• _Records to use_:
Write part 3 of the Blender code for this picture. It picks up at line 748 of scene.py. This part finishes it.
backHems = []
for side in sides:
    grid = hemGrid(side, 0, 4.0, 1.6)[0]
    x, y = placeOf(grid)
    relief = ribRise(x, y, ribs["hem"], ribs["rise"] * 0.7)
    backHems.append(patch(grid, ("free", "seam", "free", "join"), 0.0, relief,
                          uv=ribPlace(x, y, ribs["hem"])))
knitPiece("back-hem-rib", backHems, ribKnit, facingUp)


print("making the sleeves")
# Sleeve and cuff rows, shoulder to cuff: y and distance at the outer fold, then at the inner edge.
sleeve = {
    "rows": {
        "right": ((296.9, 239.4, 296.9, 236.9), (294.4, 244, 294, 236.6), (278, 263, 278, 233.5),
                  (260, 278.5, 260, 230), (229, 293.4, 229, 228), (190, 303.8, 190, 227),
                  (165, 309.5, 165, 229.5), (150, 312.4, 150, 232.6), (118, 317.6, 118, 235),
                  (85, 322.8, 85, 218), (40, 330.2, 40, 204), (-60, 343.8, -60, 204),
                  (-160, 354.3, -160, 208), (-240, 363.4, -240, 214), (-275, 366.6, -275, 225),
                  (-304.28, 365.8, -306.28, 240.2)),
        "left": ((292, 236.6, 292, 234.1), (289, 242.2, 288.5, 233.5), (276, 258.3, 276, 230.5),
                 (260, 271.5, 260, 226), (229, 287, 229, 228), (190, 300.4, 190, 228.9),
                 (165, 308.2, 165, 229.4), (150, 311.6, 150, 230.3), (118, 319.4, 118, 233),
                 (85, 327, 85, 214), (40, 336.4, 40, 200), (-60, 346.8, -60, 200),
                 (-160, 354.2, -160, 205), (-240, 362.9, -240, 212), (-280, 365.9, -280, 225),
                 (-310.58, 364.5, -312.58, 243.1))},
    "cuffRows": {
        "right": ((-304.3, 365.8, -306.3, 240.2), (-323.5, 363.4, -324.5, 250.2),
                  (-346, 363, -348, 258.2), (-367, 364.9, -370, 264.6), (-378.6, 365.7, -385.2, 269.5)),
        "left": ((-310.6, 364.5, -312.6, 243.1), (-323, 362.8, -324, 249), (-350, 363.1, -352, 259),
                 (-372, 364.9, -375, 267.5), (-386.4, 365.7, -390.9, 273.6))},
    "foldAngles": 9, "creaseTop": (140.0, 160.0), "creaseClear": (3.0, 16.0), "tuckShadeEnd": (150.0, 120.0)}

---

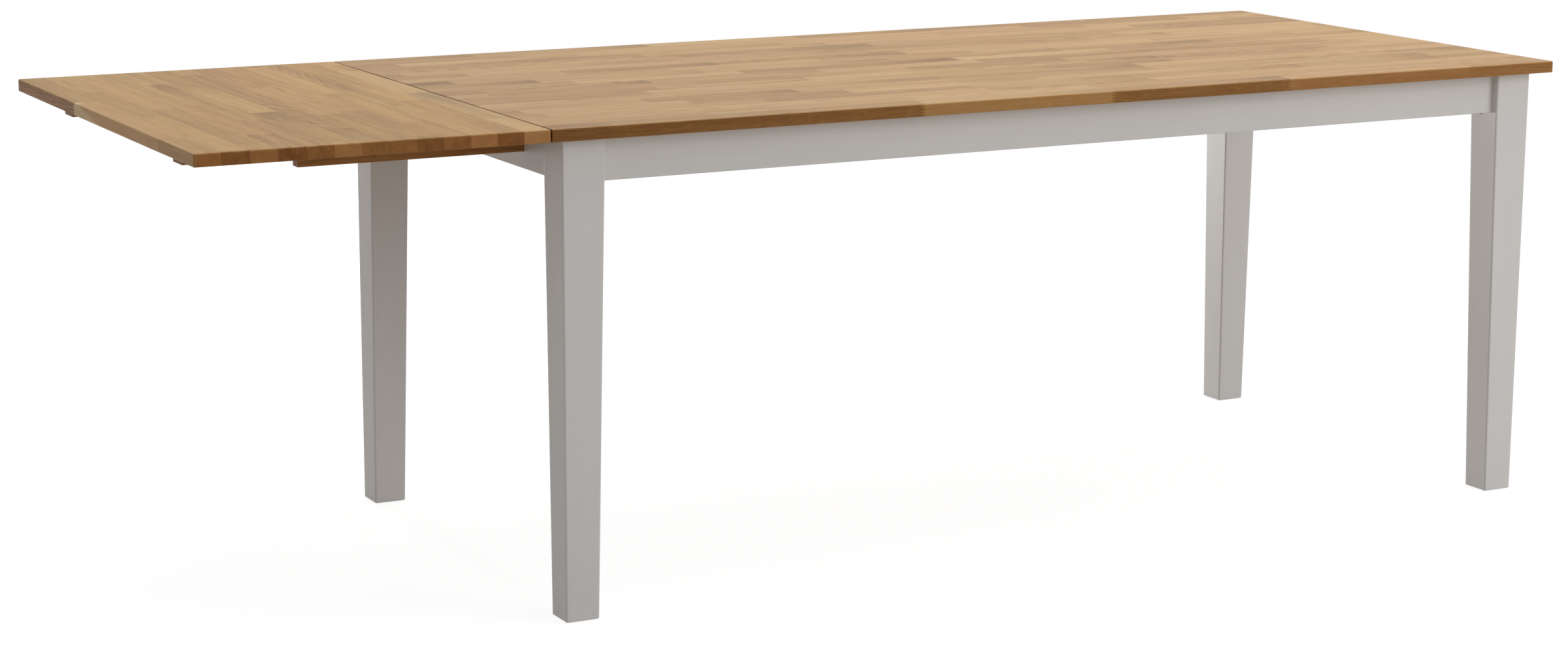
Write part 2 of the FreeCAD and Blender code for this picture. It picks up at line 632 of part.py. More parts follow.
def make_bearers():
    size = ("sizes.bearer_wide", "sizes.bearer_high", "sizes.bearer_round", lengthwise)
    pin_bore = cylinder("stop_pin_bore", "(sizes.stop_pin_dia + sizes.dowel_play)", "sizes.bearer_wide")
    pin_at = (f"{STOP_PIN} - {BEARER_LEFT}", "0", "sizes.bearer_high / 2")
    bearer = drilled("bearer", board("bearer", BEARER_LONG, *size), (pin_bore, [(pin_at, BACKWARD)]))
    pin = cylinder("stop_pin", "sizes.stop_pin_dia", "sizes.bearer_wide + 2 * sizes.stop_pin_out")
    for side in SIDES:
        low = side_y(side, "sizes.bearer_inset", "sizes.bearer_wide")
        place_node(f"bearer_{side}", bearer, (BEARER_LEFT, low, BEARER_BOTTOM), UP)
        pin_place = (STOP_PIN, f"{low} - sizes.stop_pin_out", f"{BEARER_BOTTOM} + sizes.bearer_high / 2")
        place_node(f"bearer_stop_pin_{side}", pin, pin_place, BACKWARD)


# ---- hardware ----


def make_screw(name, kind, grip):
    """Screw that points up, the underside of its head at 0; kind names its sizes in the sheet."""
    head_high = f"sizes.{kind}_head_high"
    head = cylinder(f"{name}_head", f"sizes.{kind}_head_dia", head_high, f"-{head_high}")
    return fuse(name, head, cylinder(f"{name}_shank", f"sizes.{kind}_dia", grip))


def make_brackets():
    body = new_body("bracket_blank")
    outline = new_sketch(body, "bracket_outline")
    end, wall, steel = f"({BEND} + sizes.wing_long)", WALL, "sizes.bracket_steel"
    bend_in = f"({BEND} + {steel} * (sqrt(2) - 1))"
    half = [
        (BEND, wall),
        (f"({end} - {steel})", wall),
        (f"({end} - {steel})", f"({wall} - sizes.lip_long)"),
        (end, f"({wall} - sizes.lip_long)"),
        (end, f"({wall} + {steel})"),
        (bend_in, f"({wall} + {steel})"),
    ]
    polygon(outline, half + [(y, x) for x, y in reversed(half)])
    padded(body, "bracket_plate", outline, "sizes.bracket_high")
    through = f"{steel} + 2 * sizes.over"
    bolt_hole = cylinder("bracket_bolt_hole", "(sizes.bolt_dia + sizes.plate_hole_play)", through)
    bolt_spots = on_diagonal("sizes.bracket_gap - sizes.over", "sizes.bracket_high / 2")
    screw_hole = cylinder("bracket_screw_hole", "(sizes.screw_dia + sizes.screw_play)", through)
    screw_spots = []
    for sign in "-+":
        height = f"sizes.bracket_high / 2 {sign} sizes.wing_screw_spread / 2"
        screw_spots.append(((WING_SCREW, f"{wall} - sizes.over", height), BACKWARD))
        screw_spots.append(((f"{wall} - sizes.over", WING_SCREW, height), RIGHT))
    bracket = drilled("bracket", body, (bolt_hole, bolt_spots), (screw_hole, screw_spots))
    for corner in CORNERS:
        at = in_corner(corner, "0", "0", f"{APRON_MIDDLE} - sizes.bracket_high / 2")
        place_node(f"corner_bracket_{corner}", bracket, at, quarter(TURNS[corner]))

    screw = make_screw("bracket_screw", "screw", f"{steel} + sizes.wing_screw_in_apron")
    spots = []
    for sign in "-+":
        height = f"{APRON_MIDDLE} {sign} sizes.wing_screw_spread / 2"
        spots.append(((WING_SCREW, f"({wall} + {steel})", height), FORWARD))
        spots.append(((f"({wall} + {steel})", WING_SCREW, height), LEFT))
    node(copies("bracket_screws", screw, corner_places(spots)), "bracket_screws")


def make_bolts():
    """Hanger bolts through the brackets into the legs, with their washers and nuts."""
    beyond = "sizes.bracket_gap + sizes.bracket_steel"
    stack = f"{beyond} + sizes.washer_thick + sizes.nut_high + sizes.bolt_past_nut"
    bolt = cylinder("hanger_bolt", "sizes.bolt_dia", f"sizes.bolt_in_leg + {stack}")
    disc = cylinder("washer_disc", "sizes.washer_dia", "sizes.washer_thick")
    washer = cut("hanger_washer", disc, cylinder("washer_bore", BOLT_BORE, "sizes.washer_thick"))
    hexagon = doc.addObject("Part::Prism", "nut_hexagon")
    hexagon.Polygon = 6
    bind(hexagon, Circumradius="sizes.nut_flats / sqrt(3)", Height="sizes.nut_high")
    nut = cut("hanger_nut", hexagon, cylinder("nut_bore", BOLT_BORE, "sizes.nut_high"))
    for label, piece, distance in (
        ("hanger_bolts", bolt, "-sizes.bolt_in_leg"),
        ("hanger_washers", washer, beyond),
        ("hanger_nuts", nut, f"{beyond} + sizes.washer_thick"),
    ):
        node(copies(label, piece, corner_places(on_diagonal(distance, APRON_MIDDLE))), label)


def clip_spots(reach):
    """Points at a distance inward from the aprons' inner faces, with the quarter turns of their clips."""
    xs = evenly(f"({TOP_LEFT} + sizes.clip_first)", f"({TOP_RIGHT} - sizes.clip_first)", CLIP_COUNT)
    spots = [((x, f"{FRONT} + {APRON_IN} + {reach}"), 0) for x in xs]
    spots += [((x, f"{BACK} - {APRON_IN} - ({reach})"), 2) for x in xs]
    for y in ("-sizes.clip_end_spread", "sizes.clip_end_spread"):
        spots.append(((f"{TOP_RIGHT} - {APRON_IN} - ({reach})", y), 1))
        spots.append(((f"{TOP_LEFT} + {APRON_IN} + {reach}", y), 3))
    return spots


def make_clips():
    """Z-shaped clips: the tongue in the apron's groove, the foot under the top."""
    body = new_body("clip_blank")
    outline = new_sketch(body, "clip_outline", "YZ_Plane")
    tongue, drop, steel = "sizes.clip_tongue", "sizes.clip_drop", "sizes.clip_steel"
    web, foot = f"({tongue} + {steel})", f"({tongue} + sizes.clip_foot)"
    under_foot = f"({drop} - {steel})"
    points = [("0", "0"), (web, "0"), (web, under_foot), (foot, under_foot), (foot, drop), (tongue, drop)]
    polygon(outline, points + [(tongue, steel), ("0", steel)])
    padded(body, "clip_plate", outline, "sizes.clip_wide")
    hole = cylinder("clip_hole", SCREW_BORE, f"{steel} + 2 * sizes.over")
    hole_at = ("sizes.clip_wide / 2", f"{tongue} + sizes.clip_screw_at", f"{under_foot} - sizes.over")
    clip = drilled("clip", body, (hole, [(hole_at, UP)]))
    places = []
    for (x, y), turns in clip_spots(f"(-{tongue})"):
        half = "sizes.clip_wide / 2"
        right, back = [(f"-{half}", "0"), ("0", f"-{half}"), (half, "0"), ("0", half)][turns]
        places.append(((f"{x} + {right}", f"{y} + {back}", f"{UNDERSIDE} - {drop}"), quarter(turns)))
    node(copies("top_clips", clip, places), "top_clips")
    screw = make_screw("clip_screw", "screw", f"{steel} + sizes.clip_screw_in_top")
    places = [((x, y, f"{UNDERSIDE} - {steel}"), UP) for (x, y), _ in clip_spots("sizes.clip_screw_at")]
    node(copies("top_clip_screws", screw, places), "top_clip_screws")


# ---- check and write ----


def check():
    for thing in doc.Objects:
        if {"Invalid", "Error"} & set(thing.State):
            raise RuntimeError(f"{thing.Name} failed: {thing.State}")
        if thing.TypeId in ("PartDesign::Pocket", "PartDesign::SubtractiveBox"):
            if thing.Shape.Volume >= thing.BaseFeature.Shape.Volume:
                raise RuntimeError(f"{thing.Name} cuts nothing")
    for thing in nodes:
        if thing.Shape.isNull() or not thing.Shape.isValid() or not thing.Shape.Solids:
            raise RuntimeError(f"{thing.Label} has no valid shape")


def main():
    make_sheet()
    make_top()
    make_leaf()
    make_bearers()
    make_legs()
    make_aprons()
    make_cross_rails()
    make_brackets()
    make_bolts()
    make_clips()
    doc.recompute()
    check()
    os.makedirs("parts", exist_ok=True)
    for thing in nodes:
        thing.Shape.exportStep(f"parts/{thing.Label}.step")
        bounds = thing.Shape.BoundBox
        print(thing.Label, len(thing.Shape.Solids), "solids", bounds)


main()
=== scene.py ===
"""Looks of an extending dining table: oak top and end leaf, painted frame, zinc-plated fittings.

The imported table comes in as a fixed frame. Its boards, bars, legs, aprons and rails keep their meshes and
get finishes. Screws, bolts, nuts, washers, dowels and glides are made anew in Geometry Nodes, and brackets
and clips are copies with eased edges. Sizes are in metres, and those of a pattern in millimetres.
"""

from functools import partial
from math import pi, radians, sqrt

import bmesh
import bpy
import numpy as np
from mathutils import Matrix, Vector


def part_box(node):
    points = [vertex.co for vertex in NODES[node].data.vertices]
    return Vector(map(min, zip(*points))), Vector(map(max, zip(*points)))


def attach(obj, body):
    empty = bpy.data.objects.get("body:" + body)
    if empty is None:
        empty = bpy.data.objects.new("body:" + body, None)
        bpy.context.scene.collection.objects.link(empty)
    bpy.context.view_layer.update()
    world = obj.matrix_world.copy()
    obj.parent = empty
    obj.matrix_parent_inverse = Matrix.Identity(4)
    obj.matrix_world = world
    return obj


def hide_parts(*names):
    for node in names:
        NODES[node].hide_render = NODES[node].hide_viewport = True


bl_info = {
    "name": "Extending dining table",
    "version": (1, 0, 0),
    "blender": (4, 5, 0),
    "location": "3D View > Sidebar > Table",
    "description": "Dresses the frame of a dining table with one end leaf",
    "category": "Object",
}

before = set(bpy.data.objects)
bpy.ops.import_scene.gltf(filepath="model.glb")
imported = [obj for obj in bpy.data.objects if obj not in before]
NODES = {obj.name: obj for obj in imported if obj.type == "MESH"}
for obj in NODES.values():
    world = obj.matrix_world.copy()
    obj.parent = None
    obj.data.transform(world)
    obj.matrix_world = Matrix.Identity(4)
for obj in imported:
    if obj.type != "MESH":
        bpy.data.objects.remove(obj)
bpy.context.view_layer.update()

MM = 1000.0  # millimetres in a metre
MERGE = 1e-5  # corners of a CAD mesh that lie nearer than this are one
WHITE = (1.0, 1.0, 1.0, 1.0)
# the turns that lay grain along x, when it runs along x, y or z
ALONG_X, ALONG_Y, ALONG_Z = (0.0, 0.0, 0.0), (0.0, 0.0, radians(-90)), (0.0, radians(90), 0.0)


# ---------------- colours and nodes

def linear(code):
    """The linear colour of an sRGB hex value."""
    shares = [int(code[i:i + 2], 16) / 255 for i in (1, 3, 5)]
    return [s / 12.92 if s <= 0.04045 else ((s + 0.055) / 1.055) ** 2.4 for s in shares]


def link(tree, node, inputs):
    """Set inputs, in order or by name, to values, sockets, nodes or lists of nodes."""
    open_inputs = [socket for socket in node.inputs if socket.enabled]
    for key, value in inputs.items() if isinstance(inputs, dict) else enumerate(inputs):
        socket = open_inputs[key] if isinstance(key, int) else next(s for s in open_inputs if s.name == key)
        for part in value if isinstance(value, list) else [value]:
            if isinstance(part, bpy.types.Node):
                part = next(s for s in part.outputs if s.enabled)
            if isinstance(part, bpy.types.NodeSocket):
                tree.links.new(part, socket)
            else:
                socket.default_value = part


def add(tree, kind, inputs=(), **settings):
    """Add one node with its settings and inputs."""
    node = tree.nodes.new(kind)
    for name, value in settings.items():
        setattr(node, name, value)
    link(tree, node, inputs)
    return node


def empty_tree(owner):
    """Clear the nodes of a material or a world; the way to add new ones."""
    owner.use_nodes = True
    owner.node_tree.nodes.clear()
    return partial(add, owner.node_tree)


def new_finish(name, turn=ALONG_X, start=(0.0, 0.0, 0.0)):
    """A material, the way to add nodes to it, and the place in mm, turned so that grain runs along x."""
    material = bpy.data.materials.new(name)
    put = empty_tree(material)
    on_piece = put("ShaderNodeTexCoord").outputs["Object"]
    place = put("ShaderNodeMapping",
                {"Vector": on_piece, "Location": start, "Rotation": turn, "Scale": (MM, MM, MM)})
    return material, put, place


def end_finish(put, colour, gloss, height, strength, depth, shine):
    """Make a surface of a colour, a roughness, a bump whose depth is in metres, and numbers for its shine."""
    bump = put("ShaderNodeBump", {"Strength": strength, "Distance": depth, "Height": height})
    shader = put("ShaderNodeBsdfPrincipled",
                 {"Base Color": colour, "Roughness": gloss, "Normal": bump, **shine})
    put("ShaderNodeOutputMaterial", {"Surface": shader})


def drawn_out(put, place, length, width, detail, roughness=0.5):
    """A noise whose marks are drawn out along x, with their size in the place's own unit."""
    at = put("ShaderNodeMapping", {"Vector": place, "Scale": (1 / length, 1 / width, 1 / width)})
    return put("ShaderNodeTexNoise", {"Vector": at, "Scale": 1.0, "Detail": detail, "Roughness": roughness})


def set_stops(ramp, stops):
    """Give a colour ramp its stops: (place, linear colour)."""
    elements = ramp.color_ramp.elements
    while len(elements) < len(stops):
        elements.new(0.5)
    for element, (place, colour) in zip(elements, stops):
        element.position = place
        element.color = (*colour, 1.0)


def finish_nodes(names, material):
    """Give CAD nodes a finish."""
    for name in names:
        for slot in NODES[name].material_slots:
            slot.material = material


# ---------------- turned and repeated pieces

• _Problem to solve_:
Everything from the line containing "make_legs()" down to the line containing "if empty is" should be repeated exactly, with both end lines kept and no other lines added.

• _Answer in full_:
    make_legs()
    make_aprons()
    make_cross_rails()
    make_brackets()
    make_bolts()
    make_clips()
    doc.recompute()
    check()
    os.makedirs("parts", exist_ok=True)
    for thing in nodes:
        thing.Shape.exportStep(f"parts/{thing.Label}.step")
        bounds = thing.Shape.BoundBox
        print(thing.Label, len(thing.Shape.Solids), "solids", bounds)


main()
=== scene.py ===
"""Looks of an extending dining table: oak top and end leaf, painted frame, zinc-plated fittings.

The imported table comes in as a fixed frame. Its boards, bars, legs, aprons and rails keep their meshes and
get finishes. Screws, bolts, nuts, washers, dowels and glides are made anew in Geometry Nodes, and brackets
and clips are copies with eased edges. Sizes are in metres, and those of a pattern in millimetres.
"""

from functools import partial
from math import pi, radians, sqrt

import bmesh
import bpy
import numpy as np
from mathutils import Matrix, Vector


def part_box(node):
    points = [vertex.co for vertex in NODES[node].data.vertices]
    return Vector(map(min, zip(*points))), Vector(map(max, zip(*points)))


def attach(obj, body):
    empty = bpy.data.objects.get("body:" + body)
    if empty is None:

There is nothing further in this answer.